Camouflage For Hunting
Most kayaks are usually painted with very bright and visible colors, making them pretty bad if you’re hunting or fishing.
And this is why you might want to paint your kayak with colors and markings that will provide you with some extra camouflage.
Check out this video on how to give your kayak a DIY camouflage paint job:
Final Thoughts & Takeaways
Well, that’s about everything I know about how to paint a kayak. And I hope it’s helped you understand how to give yourself a successful paint job.
One of the most critical things to remember is to choose the right paint for the job, which is usually water-based marine-grade paint.
Another thing you need to remember is that you need to clean your kayak and sand it all down thoroughly. This will help the paint stick to your kayak and provide a cleaner, more sturdy finish to your kayak.
And finally, to add greater scratch and UV protection to your kayak, you should use clear paint to finish the job.
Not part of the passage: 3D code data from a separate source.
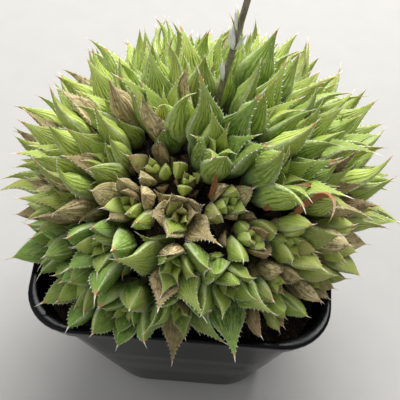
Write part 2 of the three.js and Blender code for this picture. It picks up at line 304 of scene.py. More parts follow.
world = bpy.data.worlds.new("pale sky")
world.use_nodes = True
sky = world.node_tree.nodes["Background"]
sky.inputs["Color"].default_value = SKY_COLOUR
sky.inputs["Strength"].default_value = SKY_STRENGTH
bpy.context.scene.world = world
bpy.context.scene.view_settings.view_transform = "Standard"

select_none()
bpy.ops.mesh.primitive_plane_add(size=FLOOR_SIZE, location=(0, 0, -FLOOR_DROP))
floor = started("floor")
floor_finish = Finish("pale floor", Roughness=0.9)
floor_grain = floor_finish.noise(floor_finish.place(), scale=90.0)
shown = floor_finish.mix(floor_grain, colour(172, 170, 166), colour(178, 176, 172))
floor_finish.paint(Base_Color=shown)
floor_finish.put_on(floor)

# %% [markdown]
# A nursery pot is moulded from one thin sheet of glossy plastic: a square that tapers down,
# round at its corners, with a stepped band and a rolled lip at the rim.
# It could be cut from a block, but drawing it up from its base, ring by ring, gives the even wall
# and keeps the corners' radius the same all the way. Each ring is an extrusion, and then
# its four corners are moved out or in along the diagonal.

# %% The pot's outline
CORNER_RADIUS = 0.016
CORNER_CUTS = 9
WALL = 0.0013
POT_FLOOR = 0.002
BAND_HEIGHT = 0.007
BAND_STEP = 0.0016
LIP = 0.0007
FILLET = 0.0006
FOOT = 0.001
CORNERS = ((1, 1), (-1, 1), (-1, -1), (1, -1))


def wall_half(z):
    """Half the width of the pot's outer wall at a height."""
    top_half = RIM_WIDTH / 2 - BAND_STEP
    return BASE_WIDTH / 2 + (top_half - BASE_WIDTH / 2) * z / POT_HEIGHT


band_low = POT_HEIGHT - BAND_HEIGHT
wall_middle = band_low / 2
rim_half = RIM_WIDTH / 2
rim_inner = wall_half(POT_HEIGHT) - WALL
POT_OUTLINE = [  # height and half width of each ring, from the foot up the outside and down the inside
    (0.0, wall_half(0) - 0.9 * FOOT),
    (0.3 * FOOT, wall_half(0) - 0.2 * FOOT),
    (FOOT, wall_half(FOOT)),
    (wall_middle, wall_half(wall_middle)),
    (band_low - FILLET, wall_half(band_low - FILLET)),
    (band_low, wall_half(band_low) + FILLET),
    (band_low + FILLET / 6, wall_half(band_low) + BAND_STEP - FILLET),
    (band_low + FILLET, wall_half(band_low) + BAND_STEP),
    (POT_HEIGHT - 2.2 * LIP, rim_half - FILLET / 2),
    (POT_HEIGHT - 1.6 * LIP, rim_half),
    (POT_HEIGHT - 0.6 * LIP, rim_half),
    (POT_HEIGHT - 0.15 * LIP, rim_half - 0.45 * LIP),
    (POT_HEIGHT, rim_half - LIP),
    (POT_HEIGHT, rim_inner + LIP),
    (POT_HEIGHT - 0.3 * LIP, rim_inner + 0.3 * LIP),
    (POT_HEIGHT - LIP, rim_inner),
    (wall_middle, wall_half(wall_middle) - WALL),
    (POT_FLOOR + FOOT, wall_half(POT_FLOOR + FOOT) - WALL),
    (POT_FLOOR, wall_half(POT_FLOOR) - WALL - FOOT),
]


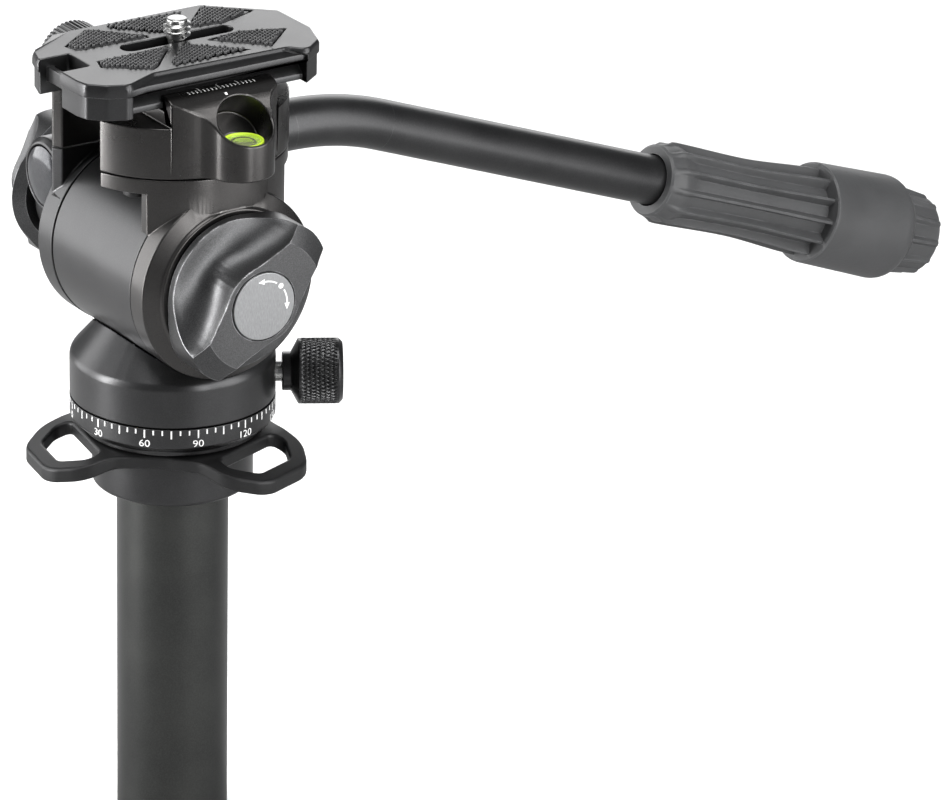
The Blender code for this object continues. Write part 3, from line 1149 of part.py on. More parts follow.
def make_tube(surfaces, handle, start):
    place = (HANDLE_X, 0, HANDLE_RISE)
    path = handle_path(start + GAP)
    levels = {}
    for name, radius in (("outer", TUBE_RADIUS), ("inner", TUBE_RADIUS - TUBE_WALL)):
        rings = []
        for y, z, turn in path:
            ring = []
            for step in range(MIDDLE_SIDES // 2):
                angle = math.tau * step / (MIDDLE_SIDES // 2)
                up = radius * math.sin(angle)
                ring.append((radius * math.cos(angle), y + up * math.sin(turn), z + up * math.cos(turn)))
            rings.append(ring)
        levels[name] = rings
    build = bmesh.new()
    count = MIDDLE_SIDES // 2
    outer = [[build.verts.new(point) for point in ring] for ring in levels["outer"]]
    inner = [[build.verts.new(point) for point in ring] for ring in levels["inner"]]
    for skin in (outer, inner):
        for low, high in zip(skin, skin[1:]):
            for step in range(count):
                turn = (step + 1) % count
                build.faces.new((low[step], low[turn], high[turn], high[step]))
    for end in (0, -1):
        for step in range(count):
            turn = (step + 1) % count
            build.faces.new((outer[end][step], outer[end][turn], inner[end][turn], inner[end][step]))
    finish("handle_tube", build, surfaces["tube"], handle, place)
    return path[-2]


def fluted_ring(radius, depth, height, count, sides_per_flute):
    """A ring whose flutes are flat bottomed, as one closed row of points."""
    points = []
    for flute in range(count):
        for step in range(sides_per_flute):
            turn = math.tau * (flute + step / sides_per_flute) / count
            inside = 0 < step < sides_per_flute - 1
            size = radius - depth if inside else radius
            points.append((size * math.cos(turn), size * math.sin(turn), height))
    return points


def make_grip(surfaces, handle, bend_end):
    """The rubber grip: a chamfered nose, fluted body and smooth collar, with a notched end cap."""
    y, z, turn = bend_end
    axis = empty("grip_axis", handle, (HANDLE_X, y, HANDLE_RISE + z))
    axis.rotation_euler = (-math.radians(90) - turn, 0, 0)
    per = GRIP_SIDES_PER_FLUTE
    count = GRIP_FLUTES
    start = GRIP_START
    flute_end = start + GRIP_FLUTE_END
    collar_end = flute_end + GRIP_COLLAR_LENGTH
    lip = GRIP_COLLAR_ROUND / 2
    profile = (
        (GRIP_NOSE_RADIUS, 0, start), (GRIP_RADIUS, GRIP_FLUTE_DEPTH / 3, start + GRIP_NOSE),
        (GRIP_RADIUS, GRIP_FLUTE_DEPTH, start + 2 * GRIP_NOSE),
        (GRIP_WAIST_RADIUS, GRIP_FLUTE_DEPTH, start + GRIP_WAIST),
        (GRIP_RADIUS + GRIP_FLUTE_DEPTH / 2, GRIP_FLUTE_DEPTH * 3 / 2, flute_end),
        (GRIP_COLLAR_RADIUS - GAP, 0, flute_end + GAP), (GRIP_COLLAR_RADIUS, 0, flute_end + lip),
        (GRIP_COLLAR_END_RADIUS, 0, collar_end - GRIP_COLLAR_ROUND), (GRIP_CAP_RADIUS, 0, collar_end),
    )
    rings = [fluted_ring(radius, depth, height, count, per) for radius, depth, height in profile]
    sleeve = finish("grip_sleeve", loft(rings), surfaces["rubber"], axis)
    tube_end = TUBE_STRAIGHT
    bore = rod(TUBE_RADIUS + GAP, start - OVERRUN, tube_end + GAP, MIDDLE_SIDES)
    cut(sleeve, cutter("grip_bore_cutter", bore, axis))
    plug_radius = TUBE_RADIUS
    plug_room = rod(plug_radius + GAP, collar_end - GRIP_CAP_PLUG - GAP, collar_end + OVERRUN, SMALL_SIDES)
    cut(sleeve, cutter("grip_plug_room_cutter", plug_room, axis))
    cap_low = collar_end + GAP
    cap_high = cap_low + GRIP_CAP_LENGTH
    cap_profile = (
        (GRIP_CAP_RADIUS, 0, cap_low), (GRIP_CAP_RADIUS - GAP, GRIP_CAP_NOTCH_DEPTH, cap_low + GAP * 2),
        (GRIP_CAP_END_RADIUS, GRIP_CAP_NOTCH_DEPTH, cap_high - GAP * 2),
        (GRIP_CAP_END_RADIUS - GRIP_CAP_EDGE, GAP, cap_high),
    )
    rings = [fluted_ring(radius, depth, height, count, per) for radius, depth, height in cap_profile]
    cap = finish("grip_end_cap", loft(rings), surfaces["rubber"], axis)
    plug = rod(plug_radius, cap_low - GRIP_CAP_PLUG, cap_low + OVERRUN, SMALL_SIDES)
    unite(cap, cutter("grip_plug_join", plug, axis))


def make_handle_lock(surfaces, tilt):
    knob_place = BLOCK_OUTER - KNOB_WASHER_THICKNESS - 2 * GAP
    axis = empty("handle_lock_axis", tilt, (knob_place, 0, 0))
    axis.rotation_euler = (0, 0, math.pi)
    wing_knob(
        "handle_lock_knob", surfaces, axis, HANDLE_KNOB_RADIUS, HANDLE_KNOB_WING_REACH,
        HANDLE_KNOB_FACE_RADIUS, HANDLE_KNOB_FACE_REACH, math.radians(90) - HANDLE_KNOB_ANGLE,
        HANDLE_SCREW_RADIUS,
    )
    low = KNOB_HEIGHT - KNOB_DISC_RECESS + GAP
    disc = along_x(rod(KNOB_DISC_RADIUS, low, low + KNOB_DISC_THICKNESS, MIDDLE_SIDES))
    finish("handle_knob_disc", disc, surfaces["silver"], axis)
    screw_outer = KNOB_HEIGHT / 2
    screw_inner = knob_place - HANDLE_SCREW_INNER
    screw = along_x(rod(HANDLE_SCREW_RADIUS, screw_inner, screw_outer, SMALL_SIDES))
    finish("handle_lock_screw", screw, surfaces["steel"], axis)
    washer_inner = -GAP - KNOB_WASHER_THICKNESS
    washer = tube(HANDLE_SCREW_RADIUS + GAP, HANDLE_WASHER_RADIUS, washer_inner, -GAP, SMALL_SIDES)
    finish("handle_lock_washer", along_x(washer), surfaces["steel"], axis)


def main():
    for old in list(bpy.data.objects):
        bpy.data.objects.remove(old, do_unlink=True)
    surfaces = {
        "black": material("black_anodised", (0.022, 0.022, 0.024), 0.42, 0.7),
        "matt": material("matt_black", (0.018, 0.018, 0.019), 0.6, 0.3),
        "tube": material("satin_black_tube", (0.03, 0.03, 0.032), 0.38, 0.6),
        "rubber": material("rubber", (0.03, 0.03, 0.032), 0.75, 0.0),
        "gloss": material("gloss_black", (0.02, 0.02, 0.022), 0.12, 0.2),
        "steel": material("bright_steel", (0.75, 0.75, 0.76), 0.22, 1.0),
        "silver": material("brushed_silver", (0.5, 0.5, 0.5), 0.35, 0.9),
        "bronze": material("bearing_bronze", (0.45, 0.3, 0.14), 0.4, 0.9),
        "fluid": material("level_fluid", (0.45, 0.62, 0.05), 0.15, 0.0),
        "clear": material("level_lens", (0.75, 0.85, 0.3), 0.05, 0.0),
    }
    collar, loops, foot, seam = stack_heights()
    make_column(surfaces)
    make_loop_plate(surfaces)
    make_base(surfaces)
    pan = empty("pan_axis", None, (0, 0, seam))
    tilt = empty("tilt_axis", pan, (0, 0, TILT_HEIGHT))
    make_pan_post(surfaces, pan)
    housing = make_pan_housing(surfaces, pan, tilt)
    make_pan_lock(surfaces, pan)
    barrel = make_barrel(surfaces, tilt)
    make_saddle_screws(surfaces, pan, housing, barrel)
    make_drag(surfaces, tilt)
    make_left_cheek(surfaces, tilt)
    right_cheek = make_right_cheek(surfaces, tilt)
    body = make_clamp_body(surfaces, tilt)
    make_ledge_screws(surfaces, tilt, right_cheek, body)
    make_level(surfaces, tilt)
    make_jaw(surfaces, tilt)
    make_clamp_knob(surfaces, tilt)
    slide = make_plate(surfaces, tilt)
    make_camera_screw(surfaces, slide)
    make_tilt_lock(surfaces, tilt)
    handle = empty("handle_pivot", tilt, (0, 0, 0))
    start = make_handle_block(surfaces, handle)
    bend_end = make_tube(surfaces, handle, start)
    make_grip(surfaces, handle, bend_end)
    make_handle_lock(surfaces, tilt)


main()
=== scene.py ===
import math

import bmesh
import bpy
from mathutils import Matrix, Vector


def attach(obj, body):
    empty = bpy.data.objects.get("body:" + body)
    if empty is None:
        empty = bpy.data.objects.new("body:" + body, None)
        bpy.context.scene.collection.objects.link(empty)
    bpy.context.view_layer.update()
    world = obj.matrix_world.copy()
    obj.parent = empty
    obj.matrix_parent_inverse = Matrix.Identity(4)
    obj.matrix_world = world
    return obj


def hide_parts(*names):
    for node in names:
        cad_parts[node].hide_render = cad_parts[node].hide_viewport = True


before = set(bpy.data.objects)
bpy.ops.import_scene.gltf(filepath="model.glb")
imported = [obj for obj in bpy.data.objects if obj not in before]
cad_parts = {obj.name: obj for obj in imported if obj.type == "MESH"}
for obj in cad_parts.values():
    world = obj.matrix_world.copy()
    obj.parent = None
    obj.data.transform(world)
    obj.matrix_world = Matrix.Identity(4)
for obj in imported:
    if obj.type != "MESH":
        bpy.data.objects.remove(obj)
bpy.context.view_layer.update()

# All sizes below are in millimetres, and a finished piece is scaled to metres.
toMetres = 0.001
heights = {"seam": 109.7, "tiltAxis": 144.1}
tiltCentre = (0, 0, heights["tiltAxis"])
gap = 0.3  # clearance between pieces
far = 60  # how far a cutting tool reaches past the part
merge = 0.0005  # verts nearer than this become one
print("stage: frame loaded,", len(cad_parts), "nodes")


# Reads points from a piece's sizes: "hole top" is (sizes["hole"], sizes["top"]), and 0 is 0.
def pick(sizes, words):
    return [tuple(0.0 if word == "0" else sizes[word] for word in pair.split()) for pair in words.split(", ")]


def rectangle(left, right, low, high):
    return [(right, low), (right, high), (left, high), (left, low)]


def arcPoints(centre, radius, start, end, steps):
    angles = [start + (end - start) * step / steps for step in range(steps + 1)]
    return [(centre[0] + radius * math.cos(a), centre[1] + radius * math.sin(a)) for a in angles]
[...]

Ideally, you should be using something like Krylon 1311; it provides an excellent finish.
And as a bonus tip, try using marine wax to give your kayak a nice shine and add further scratch protection.
If you’re looking for more kayaking information, why not check out this article on the best way for storing your kayak outside.
Frequently Asked Questions
How Do You Get Paint To Stick To A Kayak?
One of the key methods to making the paint stick to your kayak is to clean your kayak thoroughly. You also need to sand the kayak before painting it lightly; this will help the paint adhere to your kayak.
Another tip is to let the paint cure; basically, leave the paint to dry for long enough, so it bonds to the kayak.
How Do You Paint A Plastic Kayak?
We’ve gone through the basic process of painting your plastic kayak above, but here’s a quick recap. First, you need to clean and sandpaper your kayak, then rewash it with acetone to remove the oils. You can then paint the kayak with water-based marine-grade paint.
How Do You Change The Color Of A Kayak?
If you want to change the color of your kayak, all you need to do is re-paint the kayak. Just remember to get yourself good quality paint, so it lasts a long time without flaking or chipping away.